- [Goal] Exactly the lines between the line containing "main_beam();" and the line containing "obj.parent = empty", together with those two lines, are to be output.

- [Collected data]
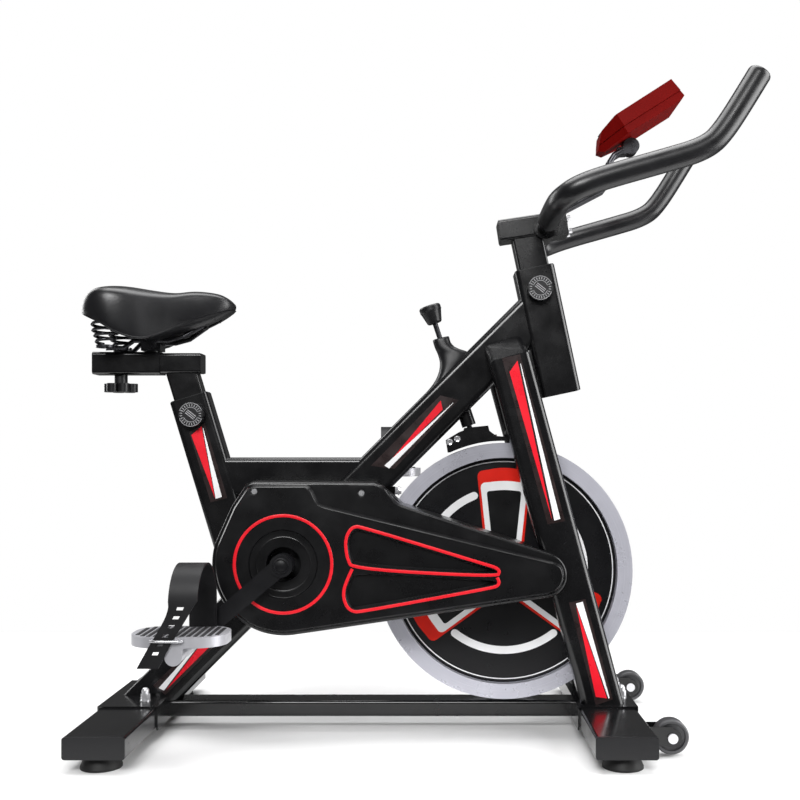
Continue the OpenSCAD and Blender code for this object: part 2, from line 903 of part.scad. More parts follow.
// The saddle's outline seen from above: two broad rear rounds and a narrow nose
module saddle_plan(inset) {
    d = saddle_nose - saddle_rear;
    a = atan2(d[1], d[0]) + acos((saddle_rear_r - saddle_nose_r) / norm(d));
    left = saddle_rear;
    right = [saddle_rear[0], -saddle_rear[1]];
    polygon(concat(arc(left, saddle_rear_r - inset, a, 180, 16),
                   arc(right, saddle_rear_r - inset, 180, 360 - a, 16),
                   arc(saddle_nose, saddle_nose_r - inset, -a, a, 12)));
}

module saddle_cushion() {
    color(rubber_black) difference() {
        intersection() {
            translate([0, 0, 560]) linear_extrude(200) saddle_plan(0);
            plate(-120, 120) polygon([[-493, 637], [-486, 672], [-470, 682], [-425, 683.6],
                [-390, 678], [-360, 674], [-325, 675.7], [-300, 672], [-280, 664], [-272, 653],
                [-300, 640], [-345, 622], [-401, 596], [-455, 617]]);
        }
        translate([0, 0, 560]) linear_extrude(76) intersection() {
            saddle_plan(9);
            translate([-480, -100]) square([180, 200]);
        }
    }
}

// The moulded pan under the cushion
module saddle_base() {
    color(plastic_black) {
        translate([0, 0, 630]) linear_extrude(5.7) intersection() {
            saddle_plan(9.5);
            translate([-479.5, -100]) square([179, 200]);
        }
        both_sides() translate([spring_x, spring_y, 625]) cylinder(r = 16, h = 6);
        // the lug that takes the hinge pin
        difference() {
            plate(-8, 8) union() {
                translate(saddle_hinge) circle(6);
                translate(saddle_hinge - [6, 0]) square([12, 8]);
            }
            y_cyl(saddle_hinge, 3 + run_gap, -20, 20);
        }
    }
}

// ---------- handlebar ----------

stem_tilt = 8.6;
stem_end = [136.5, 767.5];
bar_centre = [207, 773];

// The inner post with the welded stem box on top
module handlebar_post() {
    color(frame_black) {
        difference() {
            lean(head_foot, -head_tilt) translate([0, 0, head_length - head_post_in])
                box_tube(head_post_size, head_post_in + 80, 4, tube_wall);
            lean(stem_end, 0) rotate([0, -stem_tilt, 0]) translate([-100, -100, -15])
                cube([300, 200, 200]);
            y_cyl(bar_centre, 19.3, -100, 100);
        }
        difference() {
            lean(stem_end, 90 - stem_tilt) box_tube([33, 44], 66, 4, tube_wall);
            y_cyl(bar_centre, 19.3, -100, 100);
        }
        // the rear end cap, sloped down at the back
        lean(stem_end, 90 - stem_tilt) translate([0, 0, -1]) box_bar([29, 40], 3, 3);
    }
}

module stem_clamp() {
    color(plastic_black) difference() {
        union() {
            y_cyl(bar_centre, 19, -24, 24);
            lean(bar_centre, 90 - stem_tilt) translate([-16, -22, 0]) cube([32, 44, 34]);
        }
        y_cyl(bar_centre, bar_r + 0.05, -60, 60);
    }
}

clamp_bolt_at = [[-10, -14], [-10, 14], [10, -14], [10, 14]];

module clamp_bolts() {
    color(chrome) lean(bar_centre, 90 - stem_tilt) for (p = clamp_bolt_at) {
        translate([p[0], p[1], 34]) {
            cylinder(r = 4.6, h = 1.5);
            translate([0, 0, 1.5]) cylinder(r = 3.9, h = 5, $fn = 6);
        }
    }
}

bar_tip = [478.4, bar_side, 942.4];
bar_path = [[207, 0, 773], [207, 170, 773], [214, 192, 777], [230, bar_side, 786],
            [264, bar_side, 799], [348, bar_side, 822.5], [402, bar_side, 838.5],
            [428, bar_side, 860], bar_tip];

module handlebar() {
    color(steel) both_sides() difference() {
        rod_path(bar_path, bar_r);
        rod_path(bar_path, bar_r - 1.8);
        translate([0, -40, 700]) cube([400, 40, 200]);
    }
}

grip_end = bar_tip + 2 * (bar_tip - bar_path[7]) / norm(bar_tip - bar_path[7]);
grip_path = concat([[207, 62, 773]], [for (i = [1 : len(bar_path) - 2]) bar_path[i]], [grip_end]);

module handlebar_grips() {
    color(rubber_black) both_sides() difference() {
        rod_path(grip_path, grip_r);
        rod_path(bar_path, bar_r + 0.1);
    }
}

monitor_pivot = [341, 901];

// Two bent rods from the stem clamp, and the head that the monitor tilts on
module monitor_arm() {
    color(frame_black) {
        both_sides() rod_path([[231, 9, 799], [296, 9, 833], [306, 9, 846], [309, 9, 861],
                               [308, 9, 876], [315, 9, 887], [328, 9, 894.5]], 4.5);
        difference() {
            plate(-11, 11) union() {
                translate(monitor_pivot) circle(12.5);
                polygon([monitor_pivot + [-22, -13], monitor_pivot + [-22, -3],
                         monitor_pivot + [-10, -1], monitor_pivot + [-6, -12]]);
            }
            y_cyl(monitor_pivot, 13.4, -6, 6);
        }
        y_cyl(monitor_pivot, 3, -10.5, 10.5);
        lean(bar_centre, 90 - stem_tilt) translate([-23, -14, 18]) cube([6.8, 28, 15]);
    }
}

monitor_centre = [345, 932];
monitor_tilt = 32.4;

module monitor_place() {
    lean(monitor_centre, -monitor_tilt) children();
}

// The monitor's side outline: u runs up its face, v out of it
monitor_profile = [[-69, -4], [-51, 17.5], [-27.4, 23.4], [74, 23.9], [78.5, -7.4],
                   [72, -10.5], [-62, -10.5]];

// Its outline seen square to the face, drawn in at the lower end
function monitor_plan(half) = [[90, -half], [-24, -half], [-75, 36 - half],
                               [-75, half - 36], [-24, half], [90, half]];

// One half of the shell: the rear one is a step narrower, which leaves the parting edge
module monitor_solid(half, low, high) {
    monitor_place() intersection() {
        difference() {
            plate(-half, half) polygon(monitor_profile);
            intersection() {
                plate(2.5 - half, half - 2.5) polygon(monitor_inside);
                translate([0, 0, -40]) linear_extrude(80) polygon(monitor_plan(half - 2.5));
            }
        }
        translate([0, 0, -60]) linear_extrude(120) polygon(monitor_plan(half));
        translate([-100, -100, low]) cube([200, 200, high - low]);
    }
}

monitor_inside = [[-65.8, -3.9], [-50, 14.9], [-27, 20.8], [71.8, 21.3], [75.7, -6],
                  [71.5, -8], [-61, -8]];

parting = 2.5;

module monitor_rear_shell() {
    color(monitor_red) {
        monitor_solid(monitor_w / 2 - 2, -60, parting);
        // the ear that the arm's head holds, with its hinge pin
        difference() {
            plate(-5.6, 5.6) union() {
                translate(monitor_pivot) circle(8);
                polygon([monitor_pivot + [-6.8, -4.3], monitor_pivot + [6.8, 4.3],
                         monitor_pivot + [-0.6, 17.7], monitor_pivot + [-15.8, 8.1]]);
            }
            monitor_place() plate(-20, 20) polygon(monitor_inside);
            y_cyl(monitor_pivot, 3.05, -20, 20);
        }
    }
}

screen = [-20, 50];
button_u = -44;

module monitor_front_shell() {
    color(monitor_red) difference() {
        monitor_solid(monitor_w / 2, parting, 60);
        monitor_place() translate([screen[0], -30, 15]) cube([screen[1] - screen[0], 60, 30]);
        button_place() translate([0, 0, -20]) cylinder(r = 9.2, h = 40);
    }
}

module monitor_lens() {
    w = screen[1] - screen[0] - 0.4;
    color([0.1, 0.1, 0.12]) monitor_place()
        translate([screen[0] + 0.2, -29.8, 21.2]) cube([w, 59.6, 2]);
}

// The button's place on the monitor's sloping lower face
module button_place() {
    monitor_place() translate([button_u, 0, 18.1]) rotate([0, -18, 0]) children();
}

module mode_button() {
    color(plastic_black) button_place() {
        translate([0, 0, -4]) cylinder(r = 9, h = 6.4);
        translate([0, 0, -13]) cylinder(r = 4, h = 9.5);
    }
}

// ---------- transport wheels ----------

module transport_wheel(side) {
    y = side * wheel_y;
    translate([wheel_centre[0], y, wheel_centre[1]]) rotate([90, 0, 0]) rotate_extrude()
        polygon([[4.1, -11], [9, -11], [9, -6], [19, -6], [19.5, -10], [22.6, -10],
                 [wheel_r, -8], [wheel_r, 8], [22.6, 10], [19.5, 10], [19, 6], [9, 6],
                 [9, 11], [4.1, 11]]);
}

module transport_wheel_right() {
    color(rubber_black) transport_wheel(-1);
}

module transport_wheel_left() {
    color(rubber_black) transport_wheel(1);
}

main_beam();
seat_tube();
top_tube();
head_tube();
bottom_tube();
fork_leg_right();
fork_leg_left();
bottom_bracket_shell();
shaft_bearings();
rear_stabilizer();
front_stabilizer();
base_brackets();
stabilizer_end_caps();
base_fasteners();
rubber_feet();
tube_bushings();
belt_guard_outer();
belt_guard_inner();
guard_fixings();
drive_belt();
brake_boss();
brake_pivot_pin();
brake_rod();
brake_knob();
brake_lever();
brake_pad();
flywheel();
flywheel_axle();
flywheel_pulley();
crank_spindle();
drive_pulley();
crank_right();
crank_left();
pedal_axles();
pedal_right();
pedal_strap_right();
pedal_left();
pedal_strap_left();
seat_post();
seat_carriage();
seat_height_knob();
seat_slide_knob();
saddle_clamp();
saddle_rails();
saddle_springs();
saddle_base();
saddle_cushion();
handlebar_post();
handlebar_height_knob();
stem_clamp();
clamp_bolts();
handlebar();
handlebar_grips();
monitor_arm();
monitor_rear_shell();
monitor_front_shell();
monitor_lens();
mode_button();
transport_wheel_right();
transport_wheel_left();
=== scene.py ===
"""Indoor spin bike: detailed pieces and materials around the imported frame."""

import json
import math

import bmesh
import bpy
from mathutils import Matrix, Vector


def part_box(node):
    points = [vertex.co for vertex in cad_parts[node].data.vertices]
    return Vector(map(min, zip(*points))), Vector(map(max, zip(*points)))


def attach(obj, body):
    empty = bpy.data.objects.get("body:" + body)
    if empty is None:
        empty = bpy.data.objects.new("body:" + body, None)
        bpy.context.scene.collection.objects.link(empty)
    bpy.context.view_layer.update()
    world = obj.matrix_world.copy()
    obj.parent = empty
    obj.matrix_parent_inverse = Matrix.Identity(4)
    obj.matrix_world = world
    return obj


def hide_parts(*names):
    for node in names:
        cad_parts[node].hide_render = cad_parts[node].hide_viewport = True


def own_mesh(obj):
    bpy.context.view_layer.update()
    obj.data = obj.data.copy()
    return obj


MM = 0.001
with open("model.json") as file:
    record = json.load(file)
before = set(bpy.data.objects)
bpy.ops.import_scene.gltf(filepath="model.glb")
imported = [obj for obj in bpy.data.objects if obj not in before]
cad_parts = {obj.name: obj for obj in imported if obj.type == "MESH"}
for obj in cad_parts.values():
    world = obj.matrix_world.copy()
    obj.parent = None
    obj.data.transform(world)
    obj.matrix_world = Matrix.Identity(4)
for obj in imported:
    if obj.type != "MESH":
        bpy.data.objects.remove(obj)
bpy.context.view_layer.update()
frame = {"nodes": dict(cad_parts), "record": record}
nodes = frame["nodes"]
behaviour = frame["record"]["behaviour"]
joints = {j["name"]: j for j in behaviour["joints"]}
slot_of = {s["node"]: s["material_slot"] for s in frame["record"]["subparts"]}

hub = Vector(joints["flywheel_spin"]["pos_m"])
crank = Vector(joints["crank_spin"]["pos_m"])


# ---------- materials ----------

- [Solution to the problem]
main_beam();
seat_tube();
top_tube();
head_tube();
bottom_tube();
fork_leg_right();
fork_leg_left();
bottom_bracket_shell();
shaft_bearings();
rear_stabilizer();
front_stabilizer();
base_brackets();
stabilizer_end_caps();
base_fasteners();
rubber_feet();
tube_bushings();
belt_guard_outer();
belt_guard_inner();
guard_fixings();
drive_belt();
brake_boss();
brake_pivot_pin();
brake_rod();
brake_knob();
brake_lever();
brake_pad();
flywheel();
flywheel_axle();
flywheel_pulley();
crank_spindle();
drive_pulley();
crank_right();
crank_left();
pedal_axles();
pedal_right();
pedal_strap_right();
pedal_left();
pedal_strap_left();
seat_post();
seat_carriage();
seat_height_knob();
seat_slide_knob();
saddle_clamp();
saddle_rails();
saddle_springs();
saddle_base();
saddle_cushion();
handlebar_post();
handlebar_height_knob();
stem_clamp();
clamp_bolts();
handlebar();
handlebar_grips();
monitor_arm();
monitor_rear_shell();
monitor_front_shell();
monitor_lens();
mode_button();
transport_wheel_right();
transport_wheel_left();
=== scene.py ===
"""Indoor spin bike: detailed pieces and materials around the imported frame."""

import json
import math

import bmesh
import bpy
from mathutils import Matrix, Vector


def part_box(node):
    points = [vertex.co for vertex in cad_parts[node].data.vertices]
    return Vector(map(min, zip(*points))), Vector(map(max, zip(*points)))


def attach(obj, body):
    empty = bpy.data.objects.get("body:" + body)
    if empty is None:
        empty = bpy.data.objects.new("body:" + body, None)
        bpy.context.scene.collection.objects.link(empty)
    bpy.context.view_layer.update()
    world = obj.matrix_world.copy()
    obj.parent = empty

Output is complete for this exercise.